Horrible grammar. Words misspelled to the point you would think a Yeti had gotten his hands on a keyboard. Impossible logic and stupidity. And let us not forget the personal insults directed towards complete strangers. Of course, the key word in all of this would be stranger. Somehow, the internet turned into the wild west along the way, with the anonymous gunslinger traversing the digital frontier, wielding words like a loaded Colt 45.

However, like the wild west was forced to evolve and conform to the new trends and ways of civility, so must the internet.

For those of you who don’t keep up with developer juggernaut Blizzard (those lovely gents who brought you World of Warcraft and Starcraft 2… Eventually), the Activision owned company has recently instituted a measure for their personal message boards that have left a large contingent of their users angry, irate, and attempting to form a complete sentence. The measure? Blizzard will require all Battle.Net users to have their real name displayed on any forum posts that said user places in the forums. The protective veil of anonymity is being lifted.

Many have been left wondering why the users would be so angry towards Blizzard for making this change. Is the reason because they are worried about the safety of underage users? Perhaps account safety?

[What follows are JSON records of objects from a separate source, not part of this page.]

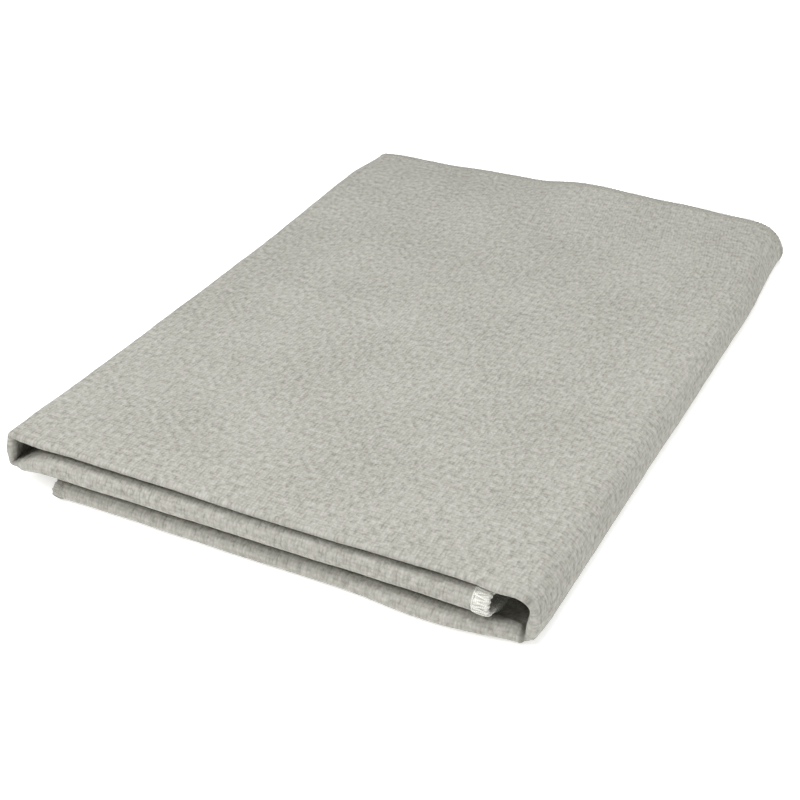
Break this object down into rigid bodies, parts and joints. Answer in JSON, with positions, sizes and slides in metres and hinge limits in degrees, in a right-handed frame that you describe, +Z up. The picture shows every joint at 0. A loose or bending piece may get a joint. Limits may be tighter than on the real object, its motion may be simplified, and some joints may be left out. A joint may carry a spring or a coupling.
{
  "type": "fire blanket",
  "caption": "Heavy coated glass-cloth welding and fire blanket, doubled and folded in three across its width into a flat pad; its top leaves open over the right fold.",
  "frame": {"origin": "on the surface it lies on, under the centre of the folded blanket's outline", "axes": "+X across the folds towards the right fold, +Y back from the looped front edge, +Z up"},
  "size_m": [0.338, 0.482, 0.032],
  "materials": {
    "coated_glass_cloth": "coarse plain-woven texturised glass cloth with a matte warm-grey coating",
    "grey_edge_thread": "grey overlock thread close to the cloth's own colour",
    "white_overlock_thread": "off-white overlock thread with a slight sheen"
  },
  "bodies": {
    "bottom_leaf": {"bottom_leaf_end_seam_front": "grey_edge_thread", "bottom_leaf_end_seam_lower": "grey_edge_thread", "bottom_leaf_end_seam_upper": "grey_edge_thread", "bottom_leaf_front_fold": "coated_glass_cloth", "bottom_leaf_lower_ply": "coated_glass_cloth", "bottom_leaf_lower_ply_back_seam": "grey_edge_thread", "bottom_leaf_upper_ply": "coated_glass_cloth", "bottom_leaf_upper_ply_back_seam": "grey_edge_thread", "right_fold_lower_crease": "coated_glass_cloth"},
    "right_fold_wall": {"right_fold_front_edge": "coated_glass_cloth", "right_fold_inner_ply": "coated_glass_cloth", "right_fold_inner_ply_back_seam": "grey_edge_thread", "right_fold_outer_ply": "coated_glass_cloth", "right_fold_outer_ply_back_seam": "grey_edge_thread"},
    "top_and_middle_leaves": {"left_fold_front_edge": "coated_glass_cloth", "left_fold_inner_ply": "coated_glass_cloth", "left_fold_inner_ply_back_seam": "grey_edge_thread", "left_fold_lower_crease": "coated_glass_cloth", "left_fold_outer_ply": "coated_glass_cloth", "left_fold_outer_ply_back_seam": "grey_edge_thread", "left_fold_upper_crease": "coated_glass_cloth", "middle_leaf_front_fold": "coated_glass_cloth", "middle_leaf_lower_ply": "coated_glass_cloth", "middle_leaf_lower_ply_back_seam": "grey_edge_thread", "middle_leaf_overlock_front": "white_overlock_thread", "middle_leaf_overlock_lower": "white_overlock_thread", "middle_leaf_overlock_upper": "white_overlock_thread", "middle_leaf_upper_ply": "coated_glass_cloth", "middle_leaf_upper_ply_back_seam": "grey_edge_thread", "right_fold_upper_crease": "coated_glass_cloth", "top_leaf_front_fold": "coated_glass_cloth", "top_leaf_lower_ply": "coated_glass_cloth", "top_leaf_lower_ply_back_seam": "grey_edge_thread", "top_leaf_upper_ply": "coated_glass_cloth", "top_leaf_upper_ply_back_seam": "grey_edge_thread"}
  },
  "joints": [
    {"name": "right_fold_lower_crease_opens", "type": "hinge", "parent": "bottom_leaf", "child": "right_fold_wall", "pos_m": [0.169, 0, 0], "axis": [0, 1, 0], "range_deg": [0, 90]},
    {"name": "right_fold_upper_crease_opens", "type": "hinge", "parent": "right_fold_wall", "child": "top_and_middle_leaves", "pos_m": [0.169, 0, 0.032], "axis": [0, 1, 0], "range_deg": [0, 90]}
  ]
}
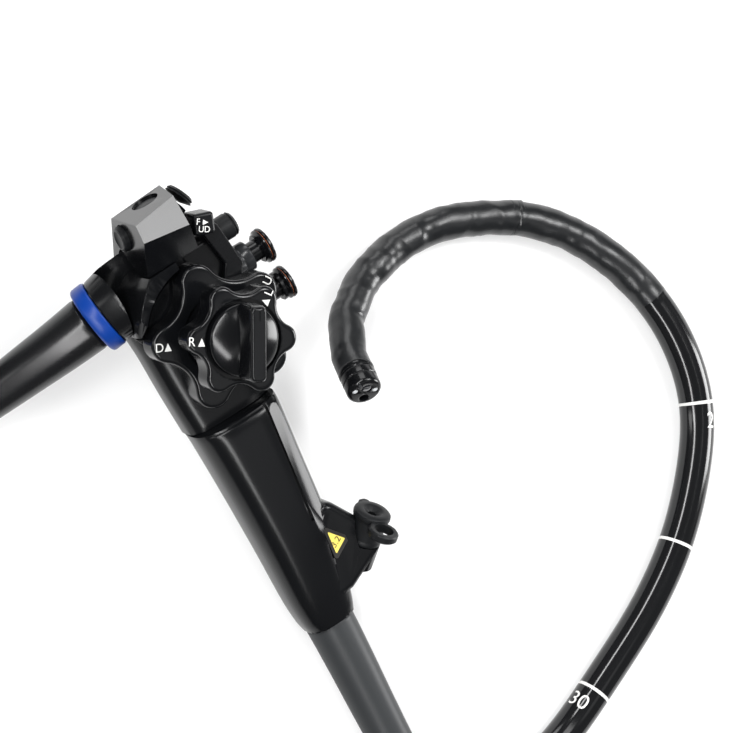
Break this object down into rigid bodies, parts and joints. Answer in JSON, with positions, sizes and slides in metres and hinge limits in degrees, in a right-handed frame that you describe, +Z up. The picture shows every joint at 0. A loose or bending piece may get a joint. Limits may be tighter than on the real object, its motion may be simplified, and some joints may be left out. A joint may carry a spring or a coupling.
{
  "type": "flexible endoscope",
  "caption": "Flexible video endoscope lying on a table: control section with two bending knobs, valves and switches, universal cord with its plug, and insertion tube with a jointed tip",
  "frame": {"origin": "on the table, under the middle of the control section and the bending section together (cords, coils and plug not counted)", "axes": "+Z up from the table, +Y along the control section from its grip to its head, +X towards the valves"},
  "size_m": [0.3843, 0.4399, 0.0808],
  "materials": {
    "gloss black plastic": "gloss",
    "satin black plastic": "satin",
    "black rubber": "matt",
    "grey rubber": "satin",
    "blue plastic": "satin",
    "steel": "brushed",
    "lens glass": "polished"
  },
  "bodies": {
    "body": {"control_housing": "satin black plastic", "back_cover": "satin black plastic", "grip_shell": "satin black plastic", "switch_box": "gloss black plastic", "head_seal": "black rubber", "suction_cylinder": "steel", "air_water_cylinder": "steel", "spindle": "steel", "chassis_plate": "steel", "channel_port": "steel", "port_cap": "black rubber", "grip_boot": "grey rubber", "blue_ring": "blue plastic", "cord_boot": "black rubber", "universal_cord": "satin black plastic", "universal_cord_coil": "satin black plastic", "universal_cord_tail": "satin black plastic", "connector_boot": "black rubber", "connector_housing": "satin black plastic", "light_guide_pin": "steel", "air_pipe": "steel", "electrical_socket": "steel", "insertion_tube_lead": "gloss black plastic", "insertion_tube_coil": "gloss black plastic", "insertion_tube": "gloss black plastic", "passive_section": "black rubber", "base_binding": "gloss black plastic", "bending_base": "steel", "bending_cover": "black rubber"},
    "up_down": {"ud_knob": "gloss black plastic", "ud_shaft": "steel", "ud_drum": "steel"},
    "right_left": {"rl_knob": "gloss black plastic", "rl_shaft": "steel", "rl_drum": "steel"},
    "brake": {"rl_brake_knob": "gloss black plastic"},
    "lock_lever": {"ud_lock_lever": "satin black plastic"},
    "suction_button": {"suction_valve": "gloss black plastic"},
    "air_water_button": {"air_water_valve": "gloss black plastic"},
    "top_button": {"remote_switch_top": "black rubber"},
    "left_button": {"remote_switch_left": "black rubber"},
    "right_button": {"remote_switch_right": "black rubber"},
    "front_button": {"remote_switch_front": "black rubber"},
    "link_01": {"bending_link_01": "steel"},
    "link_02": {"bending_link_02": "steel"},
    "link_03": {"bending_link_03": "steel"},
    "link_04": {"bending_link_04": "steel"},
    "link_05": {"bending_link_05": "steel"},
    "link_06": {"bending_link_06": "steel"},
    "link_07": {"bending_link_07": "steel"},
    "link_08": {"bending_link_08": "steel"},
    "link_09": {"bending_link_09": "steel"},
    "link_10": {"bending_link_10": "steel"},
    "link_11": {"bending_link_11": "steel"},
    "tip": {"tip_body": "gloss black plastic", "tip_lens": "lens glass", "light_guide_left": "lens glass", "light_guide_right": "lens glass", "tip_nozzle": "steel", "tip_binding": "gloss black plastic"}
  },
  "joints": [
    {"name": "ud_turn", "type": "hinge", "parent": "body", "child": "up_down", "pos_m": [-0.0444, 0.0564, 0.04452], "axis": [0, -0.2079, 0.9781], "range_deg": [-132.5, 47.5]},
    {"name": "rl_turn", "type": "hinge", "parent": "body", "child": "right_left", "pos_m": [-0.0444, 0.05307, 0.06017], "axis": [0, -0.2079, 0.9781], "range_deg": [-56, 104]},
    {"name": "brake_turn", "type": "hinge", "parent": "body", "child": "brake", "pos_m": [-0.0444, 0.05141, 0.06799], "axis": [0, -0.2079, 0.9781], "range_deg": [-75, 0]},
    {"name": "lever_turn", "type": "hinge", "parent": "body", "child": "lock_lever", "pos_m": [-0.0444, 0.05775, 0.03816], "axis": [0, -0.2079, 0.9781], "range_deg": [-28, 0]},
    {"name": "suction_press", "type": "slide", "parent": "body", "child": "suction_button", "axis": [-1, 0, 0], "range_m": [0, 0.0032], "stiffness_N_per_m": 400},
    {"name": "air_water_press", "type": "slide", "parent": "body", "child": "air_water_button", "axis": [-1, 0, 0], "range_m": [0, 0.0032], "stiffness_N_per_m": 400},
    {"name": "top_press", "type": "slide", "parent": "body", "child": "top_button", "axis": [0, -0.9781, -0.2079], "range_m": [0, 0.001], "stiffness_N_per_m": 500},
    {"name": "left_press", "type": "slide", "parent": "body", "child": "left_button", "axis": [1, 0, 0], "range_m": [0, 0.001], "stiffness_N_per_m": 500},
    {"name": "right_press", "type": "slide", "parent": "body", "child": "right_button", "axis": [-0.9889, -0.1451, -0.0308], "range_m": [0, 0.001], "stiffness_N_per_m": 500},
    {"name": "front_press", "type": "slide", "parent": "body", "child": "front_button", "axis": [-1, 0, 0], "range_m": [0, 0.001], "stiffness_N_per_m": 500},
    {"name": "bend_01", "type": "hinge", "parent": "body", "child": "link_01", "pos_m": [0.07101, 0.03506, 0.0061], "axis": [0.2538, 0.4308, -0.866], "range_deg": [-18.67, 34.67], "deforming": ["bending_cover"]},
    {"name": "bend_02", "type": "hinge", "parent": "link_01", "child": "link_02", "pos_m": [0.06386, 0.03865, 0.00579], "axis": [0.3721, 0.7829, 0.4985], "range_deg": [-44.17, 15.84]},
    {"name": "bend_03", "type": "hinge", "parent": "link_02", "child": "link_03", "pos_m": [0.05649, 0.04167, 0.00655], "axis": [0.1142, 0.4944, -0.8617], "range_deg": [-18.67, 34.67]},
    {"name": "bend_04", "type": "hinge", "parent": "link_03", "child": "link_04", "pos_m": [0.04866, 0.0433, 0.00645], "axis": [0.1691, 0.845, 0.5073], "range_deg": [-44.17, 15.84]},
    {"name": "bend_05", "type": "hinge", "parent": "link_04", "child": "link_05", "pos_m": [0.04079, 0.04423, 0.00752], "axis": [-0.0541, 0.5218, -0.8513], "range_deg": [-18.67, 34.67]},
    {"name": "bend_06", "type": "hinge", "parent": "link_05", "child": "link_06", "pos_m": [0.0328, 0.04394, 0.00785], "axis": [-0.0096, 0.8523, 0.523], "range_deg": [-44.17, 15.84]},
    {"name": "bend_07", "type": "hinge", "parent": "link_06", "child": "link_07", "pos_m": [0.02512, 0.04272, 0.0097], "axis": [-0.2773, 0.5003, -0.8203], "range_deg": [-18.67, 34.67]},
    {"name": "bend_08", "type": "hinge", "parent": "link_07", "child": "link_08", "pos_m": [0.0175, 0.04064, 0.011], "axis": [-0.1316, 0.8259, 0.5482], "range_deg": [-44.17, 15.84]},
    {"name": "bend_09", "type": "hinge", "parent": "link_08", "child": "link_09", "pos_m": [0.01092, 0.03744, 0.01423], "axis": [-0.5521, 0.3982, -0.7325], "range_deg": [-18.67, 34.67]},
    {"name": "bend_10", "type": "hinge", "parent": "link_09", "child": "link_10", "pos_m": [0.00442, 0.03379, 0.01714], "axis": [-0.1901, 0.7953, 0.5757], "range_deg": [-44.17, 15.84]},
    {"name": "bend_11", "type": "hinge", "parent": "link_10", "child": "link_11", "pos_m": [-0.0001, 0.02924, 0.02192], "axis": [-0.8024, 0.2119, -0.5578], "range_deg": [-18.67, 34.67]},
    {"name": "bend_12", "type": "hinge", "parent": "link_11", "child": "tip", "pos_m": [-0.00431, 0.02369, 0.02586], "axis": [-0.2827, 0.6882, 0.6682], "range_deg": [-44.17, 15.84]}
  ],
  "couplings": [
    {"joint": "bend_01", "follows": "rl_turn", "ratio": 0.33333},
    {"joint": "bend_02", "follows": "ud_turn", "ratio": 0.33333},
    {"joint": "bend_03", "follows": "rl_turn", "ratio": 0.33333},
    {"joint": "bend_04", "follows": "ud_turn", "ratio": 0.33333},
    {"joint": "bend_05", "follows": "rl_turn", "ratio": 0.33333},
    {"joint": "bend_06", "follows": "ud_turn", "ratio": 0.33333},
    {"joint": "bend_07", "follows": "rl_turn", "ratio": 0.33333},
    {"joint": "bend_08", "follows": "ud_turn", "ratio": 0.33333},
    {"joint": "bend_09", "follows": "rl_turn", "ratio": 0.33333},
    {"joint": "bend_10", "follows": "ud_turn", "ratio": 0.33333},
    {"joint": "bend_11", "follows": "rl_turn", "ratio": 0.33333},
    {"joint": "bend_12", "follows": "ud_turn", "ratio": 0.33333}
  ]
}
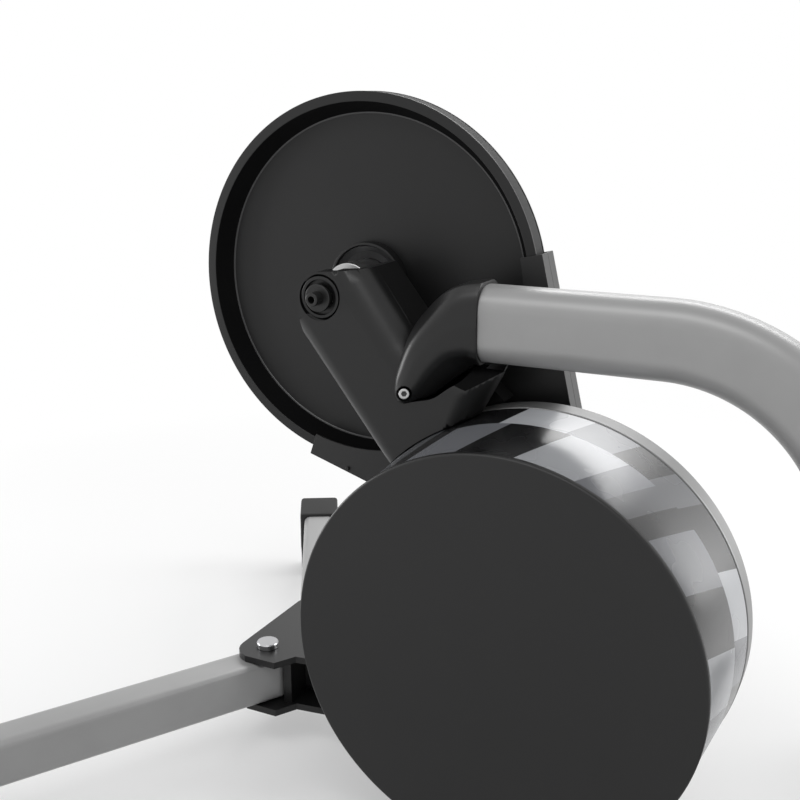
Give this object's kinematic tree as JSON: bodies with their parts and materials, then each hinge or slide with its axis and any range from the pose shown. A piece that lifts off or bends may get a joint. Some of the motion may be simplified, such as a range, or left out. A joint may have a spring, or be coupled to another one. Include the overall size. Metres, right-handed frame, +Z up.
{
  "type": "direct drive bike trainer",
  "caption": "Direct drive bike trainer: cantilevered axle with an exposed dished drive pulley, belt guard, drum flywheel, arched rear leg and folding front legs.",
  "frame": {"origin": "on the floor under the middle of the bounding box", "axes": "+X forwards (the way the bike faces), +Y to the bike's left, +Z up; the axle runs along Y"},
  "size_m": [0.6946, 0.6126, 0.524],
  "materials": {
    "black_paint": "powder coated",
    "black_pulley": "satin anodised",
    "moulded_black": "moulded",
    "guard_black": "fine texture",
    "band": "gloss, grey and black facets",
    "flange_grey": "satin",
    "tube_grey": "silver paint",
    "rubber": "matt",
    "steel": "machined",
    "silver": "satin",
    "bolt_silver": "zinc plated",
    "dark_metal": "black oxide",
    "copper": "enamelled wire",
    "board_green": "solder mask"
  },
  "bodies": {
    "frame": {"arm": "black_paint", "base_beam": "black_paint", "front_yoke": "black_paint", "adapter_lock_ring": "black_paint", "leg_socket": "moulded_black", "beam_end_plug": "moulded_black", "power_inlet": "moulded_black", "guard_near": "guard_black", "guard_far": "guard_black", "flange_cover": "guard_black", "brake_flange": "flange_grey", "rear_leg_tube": "tube_grey", "rear_foot_bar": "tube_grey", "rear_foot_left": "rubber", "rear_foot_right": "rubber", "drive_belt": "rubber", "axle": "steel", "idler_stud": "steel", "hub_bearing_left": "steel", "hub_bearing_right": "steel", "freehub_bearing": "steel", "shaft_bearing_left": "steel", "shaft_bearing_right": "steel", "leg_pin_left": "steel", "leg_pin_right": "steel", "spacer_sleeve": "silver", "socket_bolt": "bolt_silver", "left_adapter": "dark_metal", "right_adapter": "dark_metal", "guard_screw_1": "dark_metal", "guard_screw_2": "dark_metal", "guard_screw_3": "dark_metal", "guard_screw_4": "dark_metal", "base_bolt_1": "dark_metal", "base_bolt_2": "dark_metal", "brake_core": "dark_metal", "brake_coil_1": "copper", "brake_coil_2": "copper", "brake_coil_3": "copper", "brake_coil_4": "copper", "control_board": "board_green"},
    "drive": {"drive_pulley": "black_pulley", "drive_hub": "steel", "hub_clamp_ring": "black_pulley", "hub_screw_1": "dark_metal", "hub_screw_2": "dark_metal", "hub_screw_3": "dark_metal", "hub_screw_4": "dark_metal"},
    "freehub": {"freehub_body": "silver"},
    "flywheel": {"flywheel_drum": "steel", "flywheel_band": "band", "flywheel_cap": "moulded_black", "flywheel_shaft": "steel", "shaft_nut": "dark_metal", "small_pulley": "steel"},
    "idler": {"idler_roller": "silver"},
    "leg_left": {"front_leg_left": "tube_grey", "front_foot_left": "rubber"},
    "leg_right": {"front_leg_right": "tube_grey", "front_foot_right": "rubber"}
  },
  "joints": [
    {"name": "flywheel_spin", "type": "hinge", "parent": "frame", "child": "flywheel", "pos_m": [-0.05239, 0.06, 0.1707], "axis": [0, 1, 0], "continuous": true},
    {"name": "drive_spin", "type": "hinge", "parent": "frame", "child": "drive", "pos_m": [0.11221, -0.009, 0.382], "axis": [0, 1, 0], "continuous": true},
    {"name": "idler_spin", "type": "hinge", "parent": "frame", "child": "idler", "pos_m": [0.05021, -0.009, 0.195], "axis": [0, 1, 0], "continuous": true},
    {"name": "freehub_spin", "type": "hinge", "parent": "drive", "child": "freehub", "pos_m": [0.11221, -0.045, 0.382], "axis": [0, 1, 0], "continuous": true},
    {"name": "leg_left_fold", "type": "hinge", "parent": "frame", "child": "leg_left", "pos_m": [0.18221, 0.04, 0.057], "axis": [0, 0, 1], "range_deg": [-60, 0]},
    {"name": "leg_right_fold", "type": "hinge", "parent": "frame", "child": "leg_right", "pos_m": [0.18221, -0.04, 0.057], "axis": [0, 0, 1], "range_deg": [0, 60]}
  ],
  "couplings": [
    {"joint": "drive_spin", "follows": "flywheel_spin", "ratio": 0.13081},
    {"joint": "idler_spin", "follows": "flywheel_spin", "ratio": -1.1961}
  ]
}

God, no. People are angry because the act of calling another’s mother a fat cow is much harder to accomplish when the other person knows your real name.

Removing anonymity is Blizzard's attempt at removing a lot of the hostility and rage that exists on their message boards, which happen to be famous for 100+ page forum threads of unadulterated stupidity and complaining about just about everything. The World of Warcraft forums are especially the target zone, as the forums are heavily populated by the very employees who work on the game. These “blue posts” by Blizzard employees are usually an attempt by the developer to communicate with their constituency and keeping those who play the game involved in the process. Of course, this great idea in communication eventually breaks down into multi-page forum threads of people throwing out the most massive nerd rage possible for minor changes to games. Sometimes, these threads get downright ugly and lead to such nonsense like Blizzard employees and other players being insulted, threatened, and harassed for no real good reason.

Will this work? Psychology would suggest yes.

The logic in this course of action is that the majority of people (who aren’t complete social neanderthals) will refrain from communicational abuse if their own identity is known. The internet is famous for being a black hole of true identity. For those of you struggling with the math, I ask you to refer to the picture below.

Back? Good. The true question in this topic is if the measure is really going to work or not. Precedent would say yes. This idea has been implemented on other sites before with success of sorts. Point in fact, I would imagine that one of the key components of our very own site, Bitmob, is the fact that a rather civil community is created through the fact that you have your name prominently displayed on everything you post on the site. If not for this fact, I imagine a lot more comments on our site would be more hate-laced.

One could even suggest that Facebook works off this same idea, but that is neither here nor there.

I can personally say that I feel this is an excellent measure by Blizzard that more companies could benefit from if adopted. When the urge to rage on a complete stranger is removed, a chance for real dialog and conversation can give way. After all, in this more civilized, new age Wild West, the exchange of ideas, information, and thoughts are really all we have.

Put the guns down, guys. And the Mom jokes.